Brauche bitte dringend Hilfe!


----------



## y0dA (4. Apr 2007)

Also wenn du folgende Zeile meinst:
<h:selectBooleanCheckbox binding="#{JCWPage.checkbox1}" id="checkbox1" value="#{dataList.selected}"/> 

dann würde ich vorschlagen, dass du hier noch einen "valueChangeListener" hinzufügst - sonst wird der neue Wert (in deinem Fall true) nicht gesetzt.


----------



## Troi (4. Apr 2007)

Hi,
mach mal aus isSelected() getIsSelected() und schau ob die Methode aufgerufen wird.


----------



## schaefli (5. Apr 2007)

und was soll ich in dem valueChangedListener machen?


----------



## schaefli (5. Apr 2007)

also, in dem valueChangedListener lauf ich noch einmal alle Elemente durch, nur isSelcted is wieder überall false...


----------



## KSG9|sebastian (5. Apr 2007)

du sollst in dem valuechangelistener auch die setSelected-Methode aufrufen.
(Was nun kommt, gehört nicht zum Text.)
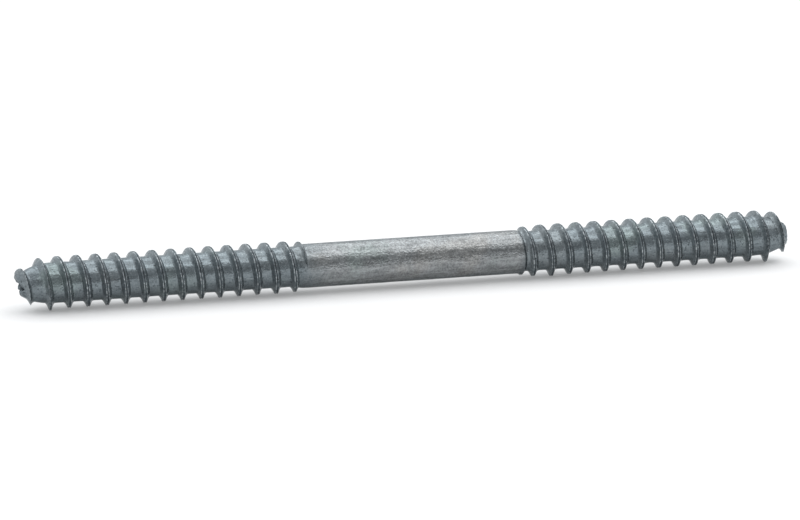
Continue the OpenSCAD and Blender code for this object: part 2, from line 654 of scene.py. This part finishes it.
@dataclass(frozen=True)
class GalvanisedSteel:
    """Dull zinc over steel: bluish on the rolled thread, greyer on the shank."""

    thread_tone: Colour = (0.178, 0.207, 0.222, 1.0)
    shank_tone: Colour = (0.25, 0.262, 0.267, 1.0)
    warm_tone: Colour = (0.29, 0.284, 0.272, 1.0)
    green_tone: Colour = (0.22, 0.272, 0.257, 1.0)
    # Tone of the small pits, and of the painted shade in the seam and in the end pit
    pit_and_shade_tone: Colour = (0.035, 0.043, 0.05, 1.0)
    # Pale tone of the painted highlight on the lips
    lip_highlight_tone: Colour = (0.64, 0.68, 0.7, 1.0)
    # Pale tone of the painted glints
    glint_tone: Colour = (0.35, 0.385, 0.4, 1.0)
    edge_tint: Colour = (0.6, 0.62, 0.63, 1.0)
    left_fade: Range = (-3.0 * MM, 9.0 * MM)
    right_fade: Range = (-1.0 * MM, 3.0 * MM)
    shank_roughness: float = 0.2
    thread_roughness: float = 0.21
    roughness_spread: float = 0.04
    thread_metallic: float = 0.92
    flank_metallic: float = 0.55
    cloud_size: float = 14.0 * MM
    warm_range: Range = (0.5, 0.68)
    warm_share: float = 0.5
    thread_warmth: float = 0.25
    green_range: Range = (0.46, 0.3)
    green_share: float = 0.4
    mottle_size: float = 1.6 * MM
    mottle_range: Range = (0.3, 0.7)
    mottle_weight: float = 0.7
    streak_size: float = 0.9 * MM
    streak_stretch: tuple[float, float, float] = (0.12, 1.0, 1.0)
    streak_range: Range = (0.3, 0.7)
    streak_weight: float = 1.1
    grain_size: float = 0.55 * MM
    grain_range: Range = (0.35, 0.65)
    grain_weight: float = 1.0
    mottling: float = 0.12
    shank_mottling: float = 0.17
    glint_size: float = 0.45 * MM
    glint_range: Range = (0.62, 0.72)
    glint_share: float = 0.5
    pit_size: float = 0.8 * MM
    pit_range: Range = (0.63, 0.72)
    pit_share: float = 0.38
    pit_depth: float = 0.5
    highlight_break_size: float = 0.9 * MM
    highlight_break_range: Range = (0.46, 0.6)
    lip_highlight_share: float = 0.8
    seam_shade_range: Range = (0.35, 0.55)
    seam_shade_least: float = 0.55
    thread_relief: float = 0.5
    streak_relief: float = 0.6
    bump_height: float = 0.2 * MM
    bump_strength: float = 0.8

    def patterns(self, tree: ShaderTree, screw: Screw) -> Patterns:
        """Adds the patterns that colour, gloss and relief share.

        Args:
            tree: The material's nodes.
            screw: The body that wears it.

        Returns:
            The patterns.
        """
        place = tree.node("TexCoord").outputs["Object"]
        x = tree.node("SeparateXYZ", {0: place}).outputs[0]
        half = screw.shank_length / 2.0
        left_fade = tree.ramp(x, self.left_fade[0] - half, self.left_fade[1] - half)
        right_fade = tree.ramp(x, self.right_fade[0] + half, self.right_fade[1] + half, 1.0, 0.0)
        shank = tree.times(left_fade, right_fade)
        drawn = tree.node("Mapping", {"Vector": place, "Scale": self.streak_stretch}).outputs[0]
        pits = tree.ramp(tree.noise(place, self.pit_size, 1.0), *self.pit_range)
        return Patterns(
            shank=shank,
            cloud=tree.noise(place, self.cloud_size, 2.0),
            mottle=tree.noise(place, self.mottle_size, 4.0),
            streak=tree.noise(drawn, self.streak_size, 3.0),
            grain=tree.noise(place, self.grain_size, 3.0),
            glint_noise=tree.noise(place, self.glint_size, 1.0),
            highlight_break=tree.noise(place, self.highlight_break_size, 2.0),
            pits=tree.times(pits, tree.math("SUBTRACT", 1.0, shank)),
        )

    def zinc(self, tree: ShaderTree, on: Patterns) -> bpy.types.NodeSocket:
        """Mixes the colour of the zinc coat with its clouds and blots.

        Args:
            tree: The material's nodes.
            on: The patterns.

        Returns:
            The colour of the coat before wear.
        """
        base = tree.blend(on.shank, self.thread_tone, self.shank_tone)
        warmth = tree.ramp(on.cloud, *self.warm_range, 0.0, self.warm_share)
        warmth = tree.times(warmth, tree.between(on.shank, self.thread_warmth, 1.0))
        base = tree.blend(warmth, base, self.warm_tone)
        green = tree.ramp(on.cloud, *self.green_range, 0.0, self.green_share)
        base = tree.blend(green, base, self.green_tone)
        mottle = tree.ramp(on.mottle, *self.mottle_range, -self.mottle_weight, self.mottle_weight)
        streak = tree.ramp(on.streak, *self.streak_range, -self.streak_weight, self.streak_weight)
        grain = tree.ramp(on.grain, *self.grain_range, -self.grain_weight, self.grain_weight)
        blots = tree.math("ADD", tree.math("ADD", mottle, streak), grain)
        depth = tree.between(on.shank, self.mottling, self.shank_mottling)
        shade = tree.math("ADD", tree.times(blots, depth), 1.0)
        shades = tree.node("CombineColor", {0: shade, 1: shade, 2: shade}).outputs[0]
        return tree.blend(1.0, base, shades, "MULTIPLY")

    def pits_and_painted_light(self, tree: ShaderTree, on: Patterns, base: bpy.types.NodeSocket) -> bpy.types.NodeSocket:
        """Adds painted glints, pits, a painted highlight on the lips and painted shade along the seam to
        the coat.

        Args:
            tree: The material's nodes.
            on: The patterns.
            base: The colour of the coat before wear.

        Returns:
            The finished colour.
        """
        edge = tree.node("Attribute", attribute_name="edge").outputs["Fac"]
        seam = tree.node("Attribute", attribute_name="seam").outputs["Fac"]
        # Painted glints: pale specks in the colour stand in for the lamps' sparkle on the grainy zinc
        painted_glints = tree.ramp(on.glint_noise, *self.glint_range, 0.0, self.glint_share)
        base = tree.blend(painted_glints, base, self.glint_tone)
        base = tree.blend(tree.times(on.pits, self.pit_share), base, self.pit_and_shade_tone)
        # Painted highlight: the lips are paled in the colour, broken up by a noise
        lip_highlight = tree.times(tree.ramp(on.highlight_break, *self.highlight_break_range), self.lip_highlight_share)
        base = tree.blend(tree.times(edge, lip_highlight), base, self.lip_highlight_tone)
        # Painted shade: the seam between the lips and the end pit are darkened in the colour, broken up by
        # the mottle
        broken = tree.ramp(on.mottle, *self.seam_shade_range, self.seam_shade_least, 1.0)
        return tree.blend(tree.times(seam, broken), base, self.pit_and_shade_tone)

    def relief(self, tree: ShaderTree, on: Patterns) -> bpy.types.NodeSocket:
        """Adds the fine relief of the coat.

        Args:
            tree: The material's nodes.
            on: The patterns.

        Returns:
            The normal.
        """
        height = tree.math("ADD", on.grain, tree.times(on.streak, self.streak_relief))
        height = tree.times(height, tree.between(on.shank, self.thread_relief, 1.0))
        height = tree.math("SUBTRACT", height, tree.times(on.pits, self.pit_depth))
        inputs = {"Height": height, "Distance": self.bump_height, "Strength": self.bump_strength}
        return tree.node("Bump", inputs).outputs[0]

    def material(self, screw: Screw) -> bpy.types.Material:
        """Builds the material.

        Args:
            screw: The body that wears it.

        Returns:
            The material.
        """
        tree = ShaderTree("galvanised_steel")
        on = self.patterns(tree, screw)
        flank = tree.node("Attribute", attribute_name="flank").outputs["Fac"]
        metallic = tree.between(flank, self.thread_metallic, self.flank_metallic)
        rough = tree.between(on.shank, self.thread_roughness, self.shank_roughness)
        spread = tree.ramp(on.mottle, *self.mottle_range, -self.roughness_spread, self.roughness_spread)
        surface = tree.node(
            "BsdfPrincipled",
            {
                "Base Color": self.pits_and_painted_light(tree, on, self.zinc(tree, on)),
                "Metallic": tree.math("MAXIMUM", metallic, on.shank),
                "Roughness": tree.math("ADD", rough, spread),
                "Specular Tint": self.edge_tint,
                "Normal": self.relief(tree, on),
            },
        )
        tree.node("OutputMaterial", {"Surface": surface.outputs[0]})
        return tree.material


@dataclass(frozen=True)
class TableTop:
    """White matt table that shows as white and still takes a shadow."""

    colour: Colour = (0.66, 0.66, 0.66, 1.0)
    lift: float = 0.21

    def material(self) -> bpy.types.Material:
        """Builds the material.

        Returns:
            The material.
        """
        tree = ShaderTree("white_table")
        matt = tree.node("BsdfDiffuse", {"Color": self.colour}).outputs[0]
        path = tree.node("LightPath").outputs
        seen = tree.math("MAXIMUM", path["Is Camera Ray"], path["Is Glossy Ray"])
        seen = tree.math("MAXIMUM", seen, path["Is Transmission Ray"])
        glow = tree.node("Emission", {"Color": WHITE, "Strength": tree.times(seen, self.lift)})
        total = tree.node("AddShader", {0: matt, 1: glow.outputs[0]})
        tree.node("OutputMaterial", {"Surface": total.outputs[0]})
        return tree.material


@dataclass(frozen=True)
class Lamp:
    """A soft lamp that hangs at a place, faces the screw and gives a power in watts."""

    name: str
    place: Vector
    size: tuple[float, float]
    power: float

    def hang(self) -> None:
        """Hangs the lamp and turns it to the screw."""
        data = bpy.data.lights.new(self.name, "AREA")
        data.shape = "RECTANGLE"
        data.size, data.size_y = self.size
        data.energy = self.power
        lamp = bpy.data.objects.new(self.name, data)
        lamp.location = self.place
        lamp.rotation_euler = (-self.place).to_track_quat("-Z", "Y").to_euler()
        bpy.context.scene.collection.objects.link(lamp)


@dataclass
class Studio:
    """Table, lamps, surroundings and camera."""

    azimuth: float = math.radians(-16.2)
    elevation: float = math.radians(13.29)
    distance: float = 1.59
    pixels_per_metre: float = 3211.0
    sensor: float = 36.0
    aim: tuple[float, float, float] = (-2.75 * MM, 0.0, 0.0)
    aim_pixels: tuple[float, float] = (0.2, -0.55)
    far_clip: float = 20.0
    table_size: float = 6.0
    lamps: tuple[Lamp, ...] = (
        Lamp("softbox", Vector((0.2, 0.22, 1.1)), (2.4, 1.62), 8.4),
        Lamp("front strip", Vector((0.2, -0.37, 1.0)), (2.4, 0.22), 2.3),
        Lamp("rear strip", Vector((0.2, 0.7, 1.0)), (2.4, 0.15), 2.15),
    )
    sky_colour: Colour = (0.96, 0.98, 1.0, 1.0)
    front_glow: float = 0.49
    back_glow: float = 1.29

    def table(self, height: float) -> None:
        """Lays the table top.

        Args:
            height: Height of its surface.
        """
        bm = bmesh.new()
        bmesh.ops.create_grid(bm, x_segments=1, y_segments=1, size=self.table_size / 2.0)
        bmesh.ops.translate(bm, vec=(0, 0, height), verts=bm.verts)
        mesh = bpy.data.meshes.new("table")
        bm.to_mesh(mesh)
        bm.free()
        table = bpy.data.objects.new("table", mesh)
        table.data.materials.append(TableTop().material())
        bpy.context.scene.collection.objects.link(table)

    def light(self) -> None:
        """Lights the screw from above and in front, in pale surroundings."""
        for lamp in self.lamps:
            lamp.hang()
        world = bpy.data.worlds.new("surroundings")
        world.use_nodes = True
        nodes, links = world.node_tree.nodes, world.node_tree.links
        direction = nodes.new("ShaderNodeTexCoord")
        axes = nodes.new("ShaderNodeSeparateXYZ")
        glow = nodes.new("ShaderNodeMapRange")
        glow.interpolation_type = "SMOOTHSTEP"
        glow.inputs["From Min"].default_value = -1.0
        glow.inputs["To Min"].default_value = self.front_glow
        glow.inputs["To Max"].default_value = self.back_glow
        links.new(direction.outputs["Generated"], axes.inputs[0])
        links.new(axes.outputs["Y"], glow.inputs["Value"])
        links.new(glow.outputs[0], nodes["Background"].inputs["Strength"])
        nodes["Background"].inputs["Color"].default_value = self.sky_colour
        bpy.context.scene.world = world

    def camera(self) -> None:
        """Sets up the camera, far off with a long lens."""
        back = Vector(
            (
                math.sin(self.azimuth) * math.cos(self.elevation),
                -math.cos(self.azimuth) * math.cos(self.elevation),
                math.sin(self.elevation),
            )
        )
        right = Vector((math.cos(self.azimuth), math.sin(self.azimuth), 0.0))
        up = back.cross(right)
        aim = Vector(self.aim)
        aim -= right * self.aim_pixels[0] / self.pixels_per_metre
        aim += up * self.aim_pixels[1] / self.pixels_per_metre
        data = bpy.data.cameras.new("camera")
        data.sensor_width = self.sensor
        data.lens = self.sensor * self.pixels_per_metre * self.distance / PICTURE_WIDTH
        data.clip_end = self.far_clip
        camera = bpy.data.objects.new("camera", data)
        camera.location = aim + back * self.distance
        camera.rotation_euler = back.to_track_quat("Z", "Y").to_euler()
        bpy.context.scene.collection.objects.link(camera)
        bpy.context.scene.camera = camera


def main() -> None:
    """Builds the screw and the studio."""
    logging.basicConfig(level=logging.INFO, format="%(name)s: %(message)s")
    screw = Screw()
    body = screw.build("screw_body")
    body.data.materials.append(GalvanisedSteel().material(screw))
    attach(body, "root")
    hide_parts("dowel_screw")
    LOG.info("screw_body: %d faces", len(body.data.polygons))

    studio = Studio()
    lowest = min(v.co.z for v in body.data.vertices)
    studio.table(lowest)
    studio.light()
    studio.camera()
    bpy.context.scene.view_settings.view_transform = "Standard"


if __name__ == "__main__":
    main()
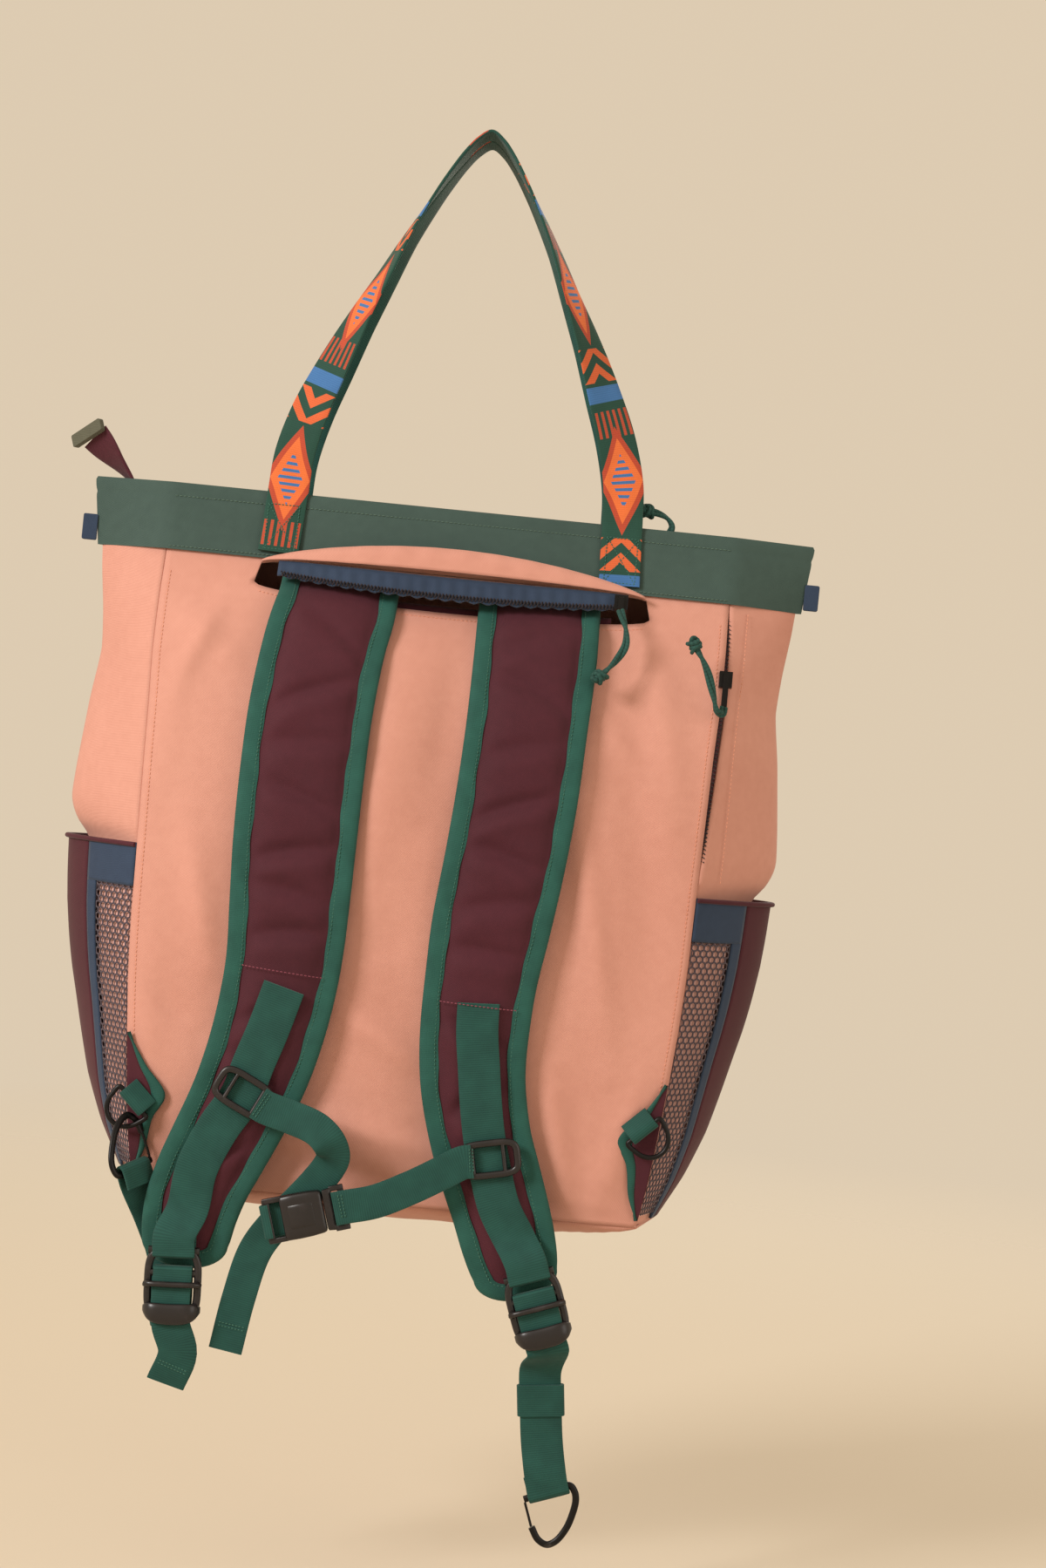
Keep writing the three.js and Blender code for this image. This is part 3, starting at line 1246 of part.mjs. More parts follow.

Dass da alles false ist is mir auch klar


----------



## y0dA (5. Apr 2007)

Jo, der ValuechangeListener bekomme ja ein valueChangeEvent in welchem der neue Wert steht - da setzt du dann den neuen Wert mittels setter.


----------



## schaefli (5. Apr 2007)

was repräsentiert dieser neue wert von dem event?

ich habe ja eine liste mit elementen, woher weiß ich, welche checkbox geändert wurde?


----------